To print a float or double :

  • Doing this completely correctly is hard, although it is a solved problem. The classic reference for it is Correctly Rounded Binary-Decimal and Decimal-Binary Conversions by David M. Gay .
  • If you just want a simple implementation suitable for a learning exercise, then you can format a floating-point value much as you would an integer: Calculate the digits individually. You also need to decide whether to print a fixed-point notation or a scientific notation (or other).
  • To print a fixed-point notation, print the integer part of the value as above, for integer types. Then print a “.” and some digits for the fractional part of the value.
  • To print a scientific notation, calculate the value of the exponent part (eg, to express 12345789 as “1.23456789e7”, the exponent is 7, for 10 7 . Divide the value by 10 raised to the power of that exponent and print the resulting value as a fixed-point number (so, in this example, you print “1.23456789”), then print “e”, the print the exponent part.
  • Floating-point rounding errors will occur in the above, making it suitable only for a learning exercise, not for use in a quality product.

The above should suffice to get you started. It is not complete code, obviously.

just one thought, not very optimal:

int myvalue = 12345;
char buffer[100];
size_t index = 0;

while (myvalue) {
  buffer[index] = '0' + myvalue % 10;
  myvalue = myvalue / 10;
  index++;
}
buffer[index] = '\0';

reverse(buffer);
fprintf(stdout, buffer);

you have to consider the negative sign. And the sizeof buffer (100 is a very bad guess).

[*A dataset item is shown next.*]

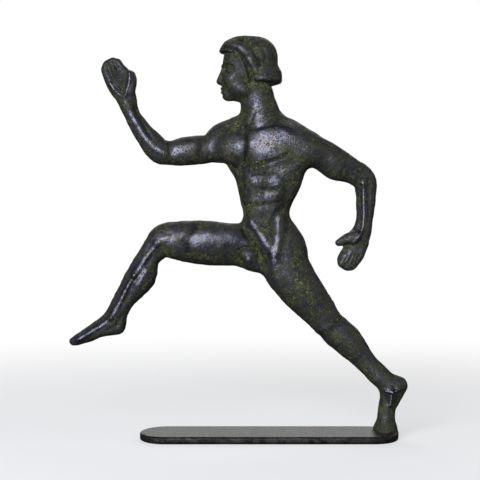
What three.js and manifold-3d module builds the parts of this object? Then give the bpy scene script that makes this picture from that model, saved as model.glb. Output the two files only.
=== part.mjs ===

To print a char as a character use fputc() .


To print an integer (including char ) in its decimal form, call either print_unsigned() or print_signed() , depending on if it is a signed integer or an unsigned integer.

The below uses recursion to print the most significant digits first.

For signed integers, it flips positive numbers to negative avoiding the undefined behavior of -INT_MIN .

int print_unsigned(uintmax_t x) {
  if (x >= 10) {
    if (print_unsigned(x / 10) == EOF) return EOF;
  }
  return fputc('0' + x % 10, stdout);
}

static int print_signed_helper(intmax_t x) {
  if (x <= -10) {
    if (print_signed_helper(x / 10) == EOF) return EOF;
  }
  return fputc('0' - x % 10, stdout);
}

int print_signed(intmax_t x) {
  if (x < 0) {
    if (fputc('-', stdout) == EOF) return EOF;
  } else {
    x = -x; // overflow not possible
  }
  return print_signed_helper(x);
}

The above stops early if the output causes an output error. EOF is something rarely returned from fputc() .


To printf a float of double : TBD code.

The short answer is that while it may be possible to hack something together that will do something RESEMBLING what you want (along the lines of Peter Miehle's solution posted in another answer), fundamentally C is not designed for this kind of functionality, and there is no support for it in the language. What you want is function overloading, which C++ and many other higher-level languages provide.

Even Peter Miehle's solution cannot be implemented as a function (in C), because what kind of argument would the function take? Either it is passed a type, in which case we KNOW the type and may as well use printf , or it is passed eg a void pointer, in which case, how can it implement the arithmetic operators without knowing the underlying data type the pointer points to?